Precisely; I was thinking that the really shocking way to have spun this story would have been: "Credit card offers are written in such complex English that they are unintelligible to 75% of college students".

And another:

Formal contracts & documents should be written in Internet slang. "If you fail to pay your credit card debt we will take your car lol"

And another guy:

I should have went to a US college. I probably could have graduated there.

And another, quoting a previous guy:

Strangely the study doesn't mention what schools were part of this survey. Does anyone know?
Harverd, Printstun, Cornale, and other I've e-leeg colejes.

I've always been tempted to dismiss that as just a "back in my day" story about walking to school in a snowstorm, but it's hard to dismiss certain facts. For example, Robert Graves tells us in his biography [wikipedia.org] that when he an ~8 year old, about 100 years ago, he was "doing ok with Latin, but having trouble with Greek".

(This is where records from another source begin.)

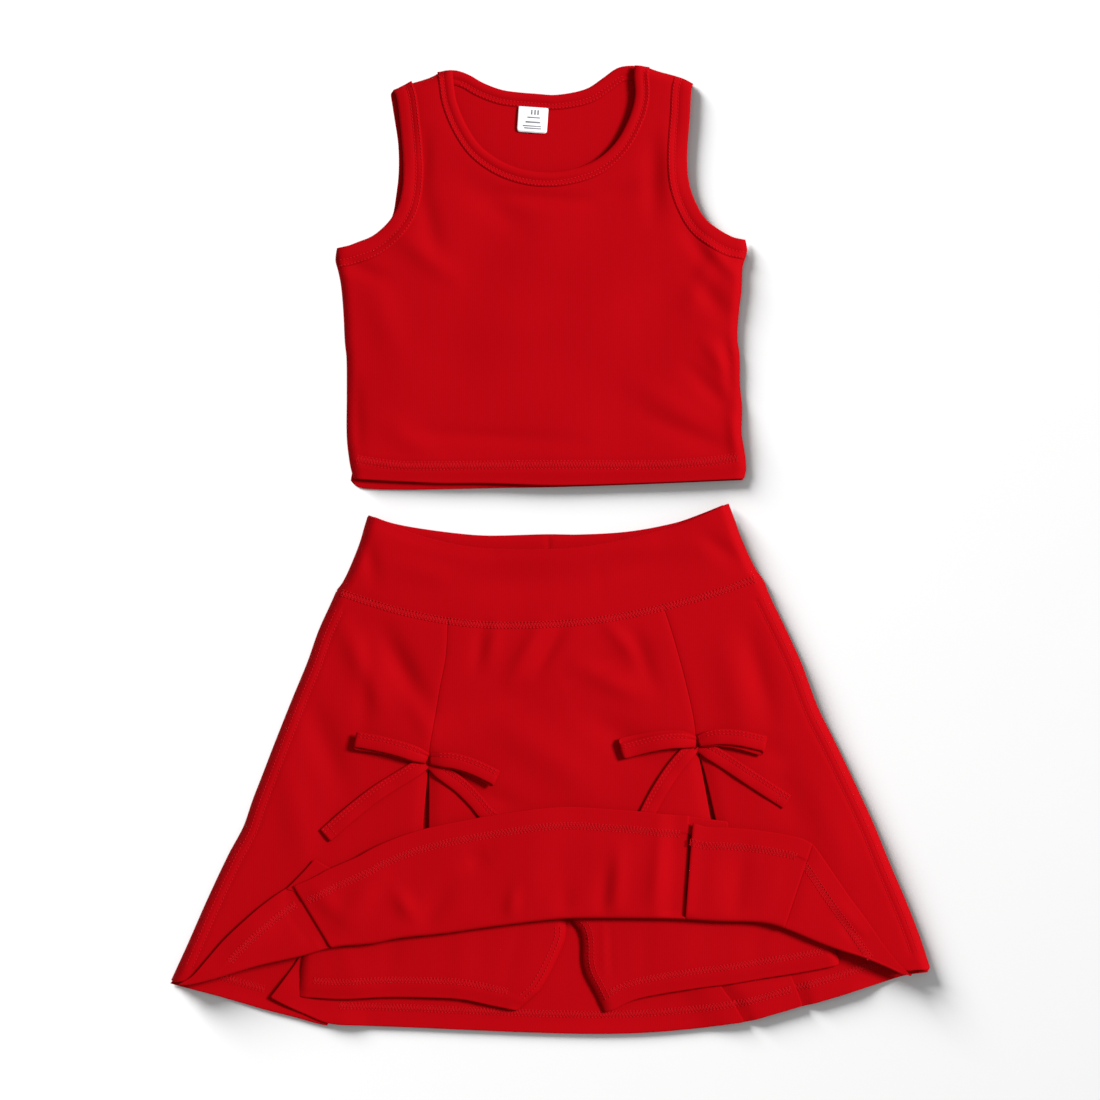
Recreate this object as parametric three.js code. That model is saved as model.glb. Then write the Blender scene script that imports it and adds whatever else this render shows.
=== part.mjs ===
// A two-piece cheer uniform lying flat: a cropped tank top above a skort, which is a pleated
// skirt over shorts with its front hem turned up. Millimetres: X across the garments, Y from
// the skirt's hem towards the neckline, Z up from the surface they lie on. The origin is under
// the middle of the set. Left and right are as the viewer looking down sees them.
import * as THREE from "three";

// The set
const garmentGap = 16; // from the top's hem to the corners of the skort's waist
const cloth = 0.8; // one ply of brushed knit
const plyGap = 0.4; // air between two plies that lie on each other
const bodyGap = 6; // space left for the body between front and back
const clearance = 0.3; // between edges that are sewn to each other
const seamWidth = 3; // overlocked seam that closes a side or a shoulder
const threadHeight = 0.4;

// The top
const topLength = 303;
const topCentre = -5; // the top lies a little to the left of the skirt's middle
const topHemWidth = 284;
const topHemSag = 5;
const chestWidth = 294;
const shoulderWidth = 216;
const neckWidth = 130;
const shoulderDrop = 14;
const armholeDepth = 133; // from the neck point down to the underarm
const armholeHollow = 10; // how far the armhole cuts in behind the shoulder point
const armholeTopReach = 0.35; // how long the armhole runs straight, as shares of its depth
const armholeLowReach = 0.15;
const frontNeckDepth = 75;
const backNeckDepth = 20;
const neckFlatness = 0.33; // flat stretch at the bottom of a neckline, as a share of its width
const neckTurn = 0.4; // height at which it turns upwards, as a share of its own height
const bindingWidth = 11;
const bindingHeight = 2;
const topHemAllowance = 15; // hem edge to its stitching
const stitchGauge = 6; // between the two needles of the coverstitch
const labelWidth = 21;
const labelHeight = 17;
const labelOffset = -7; // from the middle of the top
const labelThickness = 0.6;

// The skort
const waistWidth = 258;
const skirtLength = 377; // waist corners to the lowest point of the hem
const waistSagFront = 28;
const waistSagBack = 19;
const waistSeamWidth = 306;
const waistbandHeight = 53.5;
const waistSeamSag = 29;
const elasticHeight = 30;
const hemWidth = 548;
const hemSag = 41;
const frontHemRise = 3; // the front hem stops this much short of the back one
const lean = 0.0155; // the skirt lies with its right side a little higher
const slitWidth = 7; // pleat opening where it reaches the fold
const underlayWidth = 64;
const turnClearance = 1; // hinge line to the cloth on each side of it
const foldEndInset = 4; // end of the fold to the hem on each side of it
const seamNotch = 1; // from the top of a princess seam to the next point beside it
const hemAllowance = 12; // shorts hem edge to its stitching

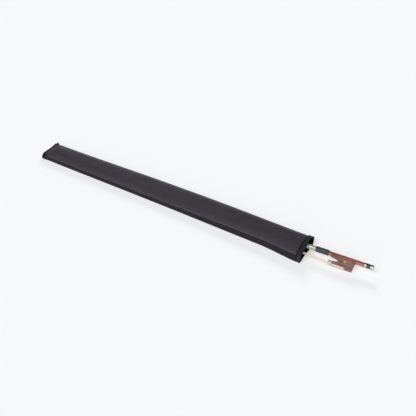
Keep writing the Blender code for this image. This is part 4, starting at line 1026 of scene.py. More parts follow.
@dataclass
class PaddedPanels:
    """The crowned top and the flat underside, each a cover sewn over foam, with their linings."""

    shape: SleeveShape
    rows: int = 300
    columns: int = 46
    edge_radius: float = 2.4 * MM           # rolled side edge
    edge_drop: float = 0.8 * MM             # how far the edge drops
    rim_puff: float = 0.7 * MM              # how far it swells out
    wrinkle: float = 0.16 * MM              # height of low wrinkles
    pucker: float = 0.07 * MM               # height of puckers at the seams
    pucker_run: float = 6.0 * MM            # how far in they fade
    wrinkle_size: tuple[float, float] = (0.160, 0.034)  # along and across
    pucker_pitch: float = 7.4 * MM
    pucker_drift: float = 2.6
    pucker_size: tuple[float, float] = (0.030, 0.050)  # along and across
    hem_gap: float = 0.3 * MM
    corner_rows: int = 14
    crowding: float = 0.35                  # share of points drawn to the sides
    settling_grid: tuple[int, int] = (190, 17)
    settling_start: float = 0.05 * MM       # unevenness at the start
    settling_size: tuple[float, float] = (0.030, 0.020)
    settling_frames: int = 20
    settling_limits: tuple[float, float] = (-0.5 * MM, 1.0 * MM)
    settling_passes: int = 6
    under_grid: tuple[int, int] = (160, 16)
    under_round: float = 0.5 * MM
    lining_gap: float = 0.2 * MM            # lining to its padding
    lining_edge: float = 0.9 * MM           # lining's end to the mouth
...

And now people are having trouble with their own native language when they graduate from college...

4 Comments:

At 5:39 PM PST, Anonymous Anonymous said...

"Credit card offers are written in such complex English that they are unintelligible to 75% of college students".


Shadow,

That quote really made me laugh.

-Arwen

 
At 6:51 PM PST, Anonymous Anonymous said...

That is funny. :)

Some of those quotes are sad though. Eitehr a lot of people aren't too bright, or they don't know how to spell correctly or use correct grammar. :\

Interesting story though. :)

 
At 6:52 PM PST, Anonymous Anonymous said...

Looks like I can't spell either :P Either no eitehr. Me and my typing you know Shadow :\

 
At 5:10 AM PST, Anonymous Anonymous said...

The pitiful thing is that they tested it on credit card offers. If people can't understand those, will they be able to read Milton or Lewis or Donne? Worse still, will they be able to read the Bible? Will they have the patience to try to read the Bible? *groan*

I often wish I could be more diligent at studying. It seems as though I can only spend a few minutes at a time before I get distracted.